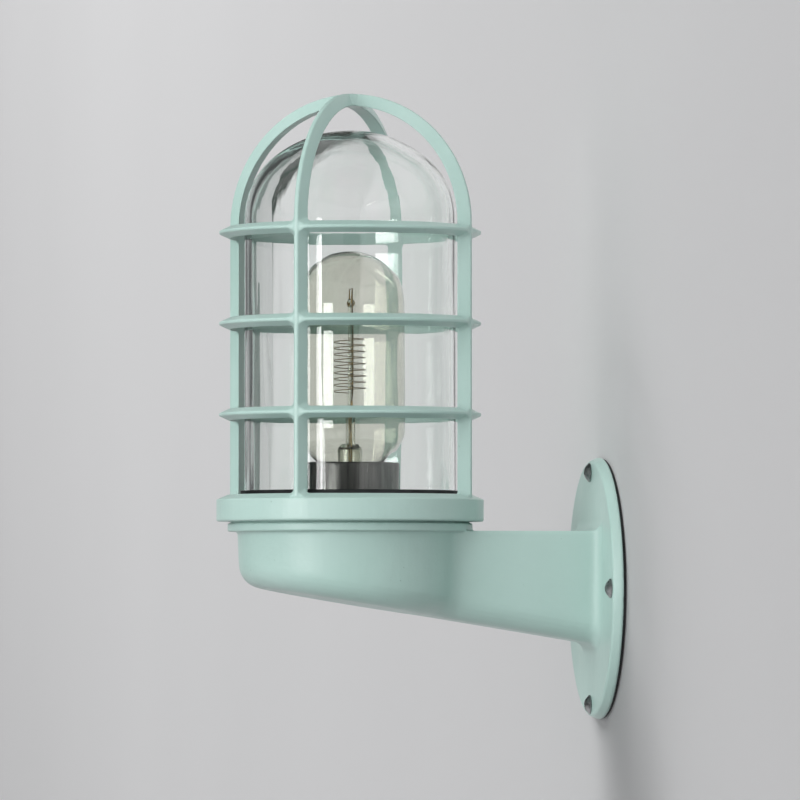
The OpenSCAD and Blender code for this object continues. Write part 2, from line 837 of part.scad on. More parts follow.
// Half sizes of a rib and a hoop, and the height of the ring's sloping top, at a distance from the axis
function rib_half(r) = lookup(r, [[rib_inner_r, rib_inner_w / 2], [rib_outer_r, rib_outer_w / 2]]);
function hoop_half(r) = lookup(r, [[hoop_inner_r, hoop_inner_h / 2], [hoop_outer_r, hoop_outer_h / 2]]);
function ring_height(r) = lookup(r, [[ring_flat_r, ring_top], [ring_r, ring_top - ring_slope]]);

// Outline of a hollow corner beside a bar of half width w and over a bar of half height h
function corner_outline(w, h) = concat(
    [[w - bond, h - bond], [w + corner_round, h - bond]],
    [
        for (k = [0:corner_steps])
            let (a = 270 - 90 * k / corner_steps)
            [w + corner_round, h + corner_round] + (corner_round + corner_sink) * [cos(a), sin(a)]
    ],
    [[w - bond, h + corner_round]]
);

function wrapped(outline, r) = [
    for (p = outline)
        let (a = p[0] / r * 180 / PI)
        [r * cos(a), r * sin(a), p[1]]
];

module loft(a, b) {
    n = len(a);
    polyhedron(
        points = concat(a, b),
        faces = concat(
            [for (i = [0:n - 1]) let (j = (i + 1) % n) each [[i, n + j, j], [i, n + i, n + j]]],
            [[for (i = [0:n - 1]) i]],
            [[for (i = [0:n - 1]) n + (n - i) % n]]
        )
    );
}

module rib_corner(low, high) {
    for (side = [0, 1]) mirror([0, side, 0]) loft(
        wrapped(corner_outline(rib_half(low[0]), low[1]), low[0]),
        wrapped(corner_outline(rib_half(high[0]), high[1]), high[0])
    );
}

module guard_corners() {
    for (i = [0:rib_count - 1]) rotate([0, 0, rib_turn + i * 360 / rib_count]) {
        rib_corner([ring_flat_r, ring_height(ring_flat_r)], [corner_out, ring_height(corner_out)]);
        for (k = [0:hoop_count - 1], flip = [0, 1])
            translate([0, 0, top_hoop - k * hoop_pitch]) mirror([0, 0, flip])
            rib_corner([corner_in, hoop_half(corner_in)], [corner_out, hoop_half(corner_out)]);
        translate([0, 0, cage_spring]) crown_corner(
            corner_outline(rib_half(corner_in), rib_half(corner_in)),
            corner_outline(rib_half(corner_out), rib_half(corner_out))
        );
    }
}

module crown_corner(low, high) {
    loft([for (p = low) [p[0], p[1], corner_in]], [for (p = high) [p[0], p[1], corner_out]]);
}

module guard_cage() {
    color(paint) at_lantern() union() {
        for (turn = [0, 90]) rotate([0, 0, rib_turn + turn]) guard_arch();
        for (k = [0:hoop_count - 1]) hoop(top_hoop - k * hoop_pitch);
        base_ring();
        guard_corners();
        translate([0, 0, cage_spring + rib_outer_r - crown_r])
            cylinder(r = crown_r, h = crown_r + crown_rise);
    }
}

module guard_seal() {
    inner = glass_r + fit_gap;
    color(rubber) at_lantern() rotate_extrude() polygon([
        [inner, seal_z], [flange_r, seal_z], [flange_r, seal_z + seal_t], [inner + seal_t, seal_z + seal_t],
        [inner + seal_t, ring_top + seal_rise], [inner, ring_top + seal_rise]
    ]);
}

// A slice of a disc between two directions
module pie(r, from, to) {
    intersection() {
        circle(r = r);
        polygon([[0, 0], 2 * r * [cos(from), sin(from)], 2 * r * [cos(to), sin(to)]]);
    }
}

// The jar's dome is a shoulder arc that runs smoothly into a flatter crown arc
dome_turn = 90 - 2 * atan2(glass_dome_h - glass_shoulder_r, dome_x);
dome_extra = dome_x / cos(dome_turn);
dome_crown_r = glass_shoulder_r + dome_extra;
dome_crown_z = glass_spring - dome_extra * sin(dome_turn);

module jar_outline(inset, foot) {
    translate([0, foot]) square([glass_r - inset, glass_spring - foot]);
    translate([dome_x, glass_spring]) pie(glass_shoulder_r - inset, 0, dome_turn);
    translate([0, dome_crown_z]) pie(dome_crown_r - inset, dome_turn, 90);
}

module glass_jar() {
    color(clear_glass, 0.35) at_lantern() rotate_extrude() difference() {
        union() {
            jar_outline(0, flange_z);
            translate([0, flange_z]) square([flange_r, flange_t]);
        }
        jar_outline(glass_wall, flange_z - overrun);
    }
}

// The bulb's glass: neck, slanting taper, round shoulder, straight side and round top
module bulb_outline(inset, foot) {
    neck_in = neck_top + inset * tan(taper / 2);
    lift = [-cos(taper), sin(taper)] * inset;
    translate([0, foot]) square([neck_r - inset, neck_in - foot]);
    polygon([
        [0, neck_in], [neck_r - inset, neck_in], [taper_x, taper_z] + lift, [shoulder_x, bulb_shoulder_z],
        [0, bulb_shoulder_z]
    ]);
    translate([shoulder_x, bulb_shoulder_z]) pie(bulb_shoulder_r - inset, -taper, 0);
    translate([0, bulb_shoulder_z]) square([bulb_r - inset, bulb_dome_z - bulb_shoulder_z]);
    translate([0, bulb_dome_z]) pie(bulb_r - inset, 0, 90);
}

module bulb_glass() {
    color(amber_glass, 0.3) at_lantern() rotate_extrude() difference() {
        bulb_outline(0, stem_z);
        bulb_outline(bulb_wall, stem_z - overrun);
    }
}

module bulb_cap() {
    color(brass) at_lantern() translate([0, 0, cap_z]) ring(cap_r - cap_t, cap_r, cap_top - cap_z);
}

module bulb_insulator() {
    color("#1d1f22") at_lantern() difference() {
        union() {
            translate([0, 0, tip_z + tip_h]) cylinder(r1 = glaze_r, r2 = cap_r - cap_t, h = glaze_h);
            translate([0, 0, cap_z]) cylinder(r = cap_r - cap_t - thread_gap, h = glaze_plug);
        }
        translate([0, 0, tip_z])
            cylinder(r = lead_wire_r + thread_gap, h = tip_h + glaze_h + glaze_plug + overrun);
    }
}

module bulb_tip() {
    color(zinc) at_lantern() translate([0, 0, tip_z]) cylinder(r1 = tip_r - tip_h / 2, r2 = tip_r, h = tip_h);
}

module bulb_stem() {
    color(clear_glass, 0.5) at_lantern() difference() {
        union() {
            rotate_extrude() difference() {
                polygon([
                    [0, stem_z], [stem_foot_r, stem_z], [stem_foot_r, stem_z + stem_wall],
                    [stem_r, stem_z + stem_flare_h], [stem_r, stem_top - stem_round],
                    [stem_r - stem_round, stem_top], [0, stem_top]
                ]);
                polygon([
                    [-overrun, stem_z - overrun], [stem_foot_r - stem_wall, stem_z - overrun],
                    [stem_foot_r - stem_wall, stem_z], [stem_r - stem_wall, stem_z + stem_flare_h],
                    [stem_r - stem_wall, stem_top - stem_round], [-overrun, stem_top - stem_round]
                ]);
            }
            translate([0, 0, stem_top - bond]) linear_extrude(press_h + bond)
                square([press_w, press_t], center = true);
            translate([0, 0, stem_top + press_h - press_sink])
                cylinder(r = rod_r, h = rod_top - stem_top - press_h + press_sink);
            translate([0, 0, rod_top - button_r]) sphere(r = button_r);
        }
        for (side = [-1, 1]) translate([side * lead_x, 0, stem_top - stem_round - overrun])
            cylinder(r = lead_wire_r + thread_gap, h = press_h + stem_round + 2 * overrun);
    }
}

function stem_lead(side, foot) = concat(
    foot,
    [
        [side * lead_x, 0, stem_top - stem_round - overrun], [side * lead_x, 0, stem_top + press_h + overrun],
        [side * hook_x, 0, hook_z - hook_rise / 2], [side * hook_x, 0, hook_z]
    ]
);

module lead_wires() {
    color(steel) at_lantern() {
        tube(
            stem_lead(-1, [[0, 0, tip_z + tip_h + thread_gap], [0, 0, cap_z + glaze_h]]),
            lead_wire_r, lead_sides, [0, 1, 0]
        );
        tube(
            stem_lead(1, [
                [cap_r - cap_t - lead_wire_r - thread_gap, 0, stem_z - overrun - neck_sink],
                [stem_r - stem_wall - overrun, 0, stem_z - neck_sink / 2]
            ]),
            lead_wire_r, lead_sides, [0, 1, 0]
        );
    }
}

module filament_supports() {
    color(steel) at_lantern() {
        for (side = [-1, 1]) tube(
            [
                [side * button_r, 0, rod_top - button_r],
                [side * (button_r + 2 * spoke_r), 0, rod_top - button_r], [side * fork_x, 0, fork_z]
            ],
            spoke_r, spoke_sides, [0, 1, 0]
        );
        for (i = [1:2:filament_turns - 1], turn = [0, 180])
            rotate([0, 0, turn])
            translate([0, 0, filament_z + (i + 0.5 - turn / 360) * filament_pitch - spoke_rise])
            tube(
                [[rod_r, 0, 0], [filament_r / 2, 0, 0], [filament_r + spoke_r, 0, 0]],
                spoke_r, spoke_sides, [0, 1, 0]
            );
    }
}

// The filament's path: up from one hook round the rod, over the fork and straight down to the other hook
function leg(a, b) = [for (k = [1:leg_steps]) a + (b - a) * k / leg_steps];
filament_left = [-fork_x - spoke_r, 0, fork_z + spoke_r + filament_wire_r];
filament_right = [fork_x + spoke_r, 0, fork_z + spoke_r + filament_wire_r];
filament_end = [hook_x, 0, hook_z + lead_wire_r + thread_gap];
filament_path = concat(
    [[-hook_x, 0, hook_z + lead_wire_r + thread_gap]],
    [
        for (i = [0:filament_turns * filament_steps])
            let (a = 180 + 360 * i / filament_steps)
            [filament_r * cos(a), filament_r * sin(a), filament_z + i * filament_pitch / filament_steps]
    ],
    leg([-filament_r, 0, filament_top], filament_left), leg(filament_left, filament_right),
    leg(filament_right, [return_x, 0, filament_top]),
    leg([return_x, 0, filament_top], [return_x, 0, filament_z]), leg([return_x, 0, filament_z], filament_end)
);

// Least distance between stretches of the wire that lie half a turn or more apart along it
function least_gap(path, r, apart) = min([
    for (i = [0:len(path) - 1 - apart], j = [i + apart:len(path) - 1]) norm(path[i] - path[j])
]) - 2 * r;

module filament() {
    gap = least_gap(filament_path, filament_wire_r, filament_steps / 2);
    echo("filament, least gap to itself in mm", gap);
    color(tungsten) at_lantern() tube(filament_path, filament_wire_r, filament_sides, [0, 1, 1]);
}

bracket_casting();
wall_gasket();
wall_screws();
cable_grommet();
glass_gasket();
lampholder_strap();
strap_screws();
lampholder_nipple();
nipple_washer();
nipple_nut();
lampholder_shell();
lampholder_ceramic();
screw_contact();
centre_contact();
terminal_block();
terminal_tubes();
terminal_screws();
block_screws();
live_wire();
neutral_wire();
earth_wire();
earth_lug();
earth_screw();
guard_cage();
guard_seal();
glass_jar();
bulb_glass();
bulb_cap();
bulb_insulator();
bulb_tip();
bulb_stem();
lead_wires();
filament_supports();
filament();
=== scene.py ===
import math

import bmesh
import bpy
from mathutils import Matrix, Vector, noise


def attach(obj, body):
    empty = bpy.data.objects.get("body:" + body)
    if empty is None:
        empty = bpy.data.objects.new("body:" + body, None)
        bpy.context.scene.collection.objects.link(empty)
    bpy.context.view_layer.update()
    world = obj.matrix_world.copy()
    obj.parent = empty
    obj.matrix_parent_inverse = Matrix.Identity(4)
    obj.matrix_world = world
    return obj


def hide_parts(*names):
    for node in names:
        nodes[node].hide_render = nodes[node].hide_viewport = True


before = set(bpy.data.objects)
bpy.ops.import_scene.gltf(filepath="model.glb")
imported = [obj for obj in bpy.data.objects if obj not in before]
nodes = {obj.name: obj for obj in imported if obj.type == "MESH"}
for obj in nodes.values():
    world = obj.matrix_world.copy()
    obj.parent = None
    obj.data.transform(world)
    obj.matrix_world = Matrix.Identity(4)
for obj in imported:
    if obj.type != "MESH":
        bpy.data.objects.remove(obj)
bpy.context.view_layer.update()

# Sizes are in millimetres up to the last step, in which mesh points become metres; WELD is in metres
MM = 0.001
REACH = 121
GLASS_R = 50
GLASS_WALL = 3.6
GLASS_FOOT = 35.1
FLANGE_TOP = 39.1
FLANGE_R = 54
GLASS_SPRING = 174.3
SHOULDER_R = 38
DOME_H = 42.1
CAP_TOP = 53.5
CAP_Z = 30.5
TIP_Z = 26.5
BULB_R = 25.8
BULB_TOP = 159.2
STEM_TOP = 68
HOOK_Z = 88.3
ROD_TOP = 136.6
SCREW_CIRCLE_R = 55
COLLAR_ROOT_R = 56.05
WELD = 0.000002
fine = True


# Plain helpers: meshes, outlines and tubes
def made(name, points, faces, smooth=True):
    mesh = bpy.data.meshes.new(name)
    mesh.from_pydata([Vector(p) * MM for p in points], [], faces)
    mesh.validate()
    mesh.update()
    for polygon in mesh.polygons:
        polygon.use_smooth = smooth
    piece = bpy.data.objects.new(name, mesh)
    bpy.context.scene.collection.objects.link(piece)
    return piece


def placed(piece, matrix):
    piece.data.transform(matrix)
    return piece


def at_lantern(piece):
    return placed(piece, Matrix.Translation((0, -REACH * MM, 0)))


def cleaned(piece, distance=0.00001):
    work = bmesh.new()
    work.from_mesh(piece.data)
    bmesh.ops.remove_doubles(work, verts=work.verts, dist=distance)
    bmesh.ops.recalc_face_normals(work, faces=work.faces)
    work.to_mesh(piece.data)
    work.free()
    return piece


def baked(piece):
    graph = bpy.context.evaluated_depsgraph_get()
    mesh = bpy.data.meshes.new_from_object(piece.evaluated_get(graph))
    piece.modifiers.clear()
    piece.data = mesh
    for polygon in mesh.polygons:
        polygon.use_smooth = True
    return piece


def joined(name, pieces):
    work = bmesh.new()
    for piece in pieces:
        work.from_mesh(piece.data)
    mesh = bpy.data.meshes.new(name)
    work.to_mesh(mesh)
    work.free()
    for piece in pieces:
        bpy.data.objects.remove(piece)
    whole = bpy.data.objects.new(name, mesh)
    for polygon in mesh.polygons:
        polygon.use_smooth = True
    bpy.context.scene.collection.objects.link(whole)
    return whole


def revolved(name, outline, steps=128, wobble=None):
    points, faces = [], []
    count = len(outline)
    for i in range(steps):
        angle = 2 * math.pi * i / steps
        for k, (r, z) in enumerate(outline):
            grown = r + (wobble(k, r, z, angle) if wobble else 0)
            points.append((grown * math.cos(angle), grown * math.sin(angle), z))
    for i in range(steps):
        for k in range(count):
            a, b = i * count, ((i + 1) % steps) * count
            m = (k + 1) % count
            faces.append((a + k, b + k, b + m, a + m))
    return cleaned(made(name, points, faces))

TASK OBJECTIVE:
Nothing but the lines from the one with "apart along it" through the one with "imported = [obj" should be retyped; include both and keep them exact.

SOLUTION FOR THIS EXERCISE:
// Least distance between stretches of the wire that lie half a turn or more apart along it
function least_gap(path, r, apart) = min([
    for (i = [0:len(path) - 1 - apart], j = [i + apart:len(path) - 1]) norm(path[i] - path[j])
]) - 2 * r;

module filament() {
    gap = least_gap(filament_path, filament_wire_r, filament_steps / 2);
    echo("filament, least gap to itself in mm", gap);
    color(tungsten) at_lantern() tube(filament_path, filament_wire_r, filament_sides, [0, 1, 1]);
}

bracket_casting();
wall_gasket();
wall_screws();
cable_grommet();
glass_gasket();
lampholder_strap();
strap_screws();
lampholder_nipple();
nipple_washer();
nipple_nut();
lampholder_shell();
lampholder_ceramic();
screw_contact();
centre_contact();
terminal_block();
terminal_tubes();
terminal_screws();
block_screws();
live_wire();
neutral_wire();
earth_wire();
earth_lug();
earth_screw();
guard_cage();
guard_seal();
glass_jar();
bulb_glass();
bulb_cap();
bulb_insulator();
bulb_tip();
bulb_stem();
lead_wires();
filament_supports();
filament();
=== scene.py ===
import math

import bmesh
import bpy
from mathutils import Matrix, Vector, noise


def attach(obj, body):
    empty = bpy.data.objects.get("body:" + body)
    if empty is None:
        empty = bpy.data.objects.new("body:" + body, None)
        bpy.context.scene.collection.objects.link(empty)
    bpy.context.view_layer.update()
    world = obj.matrix_world.copy()
    obj.parent = empty
    obj.matrix_parent_inverse = Matrix.Identity(4)
    obj.matrix_world = world
    return obj


def hide_parts(*names):
    for node in names:
        nodes[node].hide_render = nodes[node].hide_viewport = True


before = set(bpy.data.objects)
bpy.ops.import_scene.gltf(filepath="model.glb")
imported = [obj for obj in bpy.data.objects if obj not in before]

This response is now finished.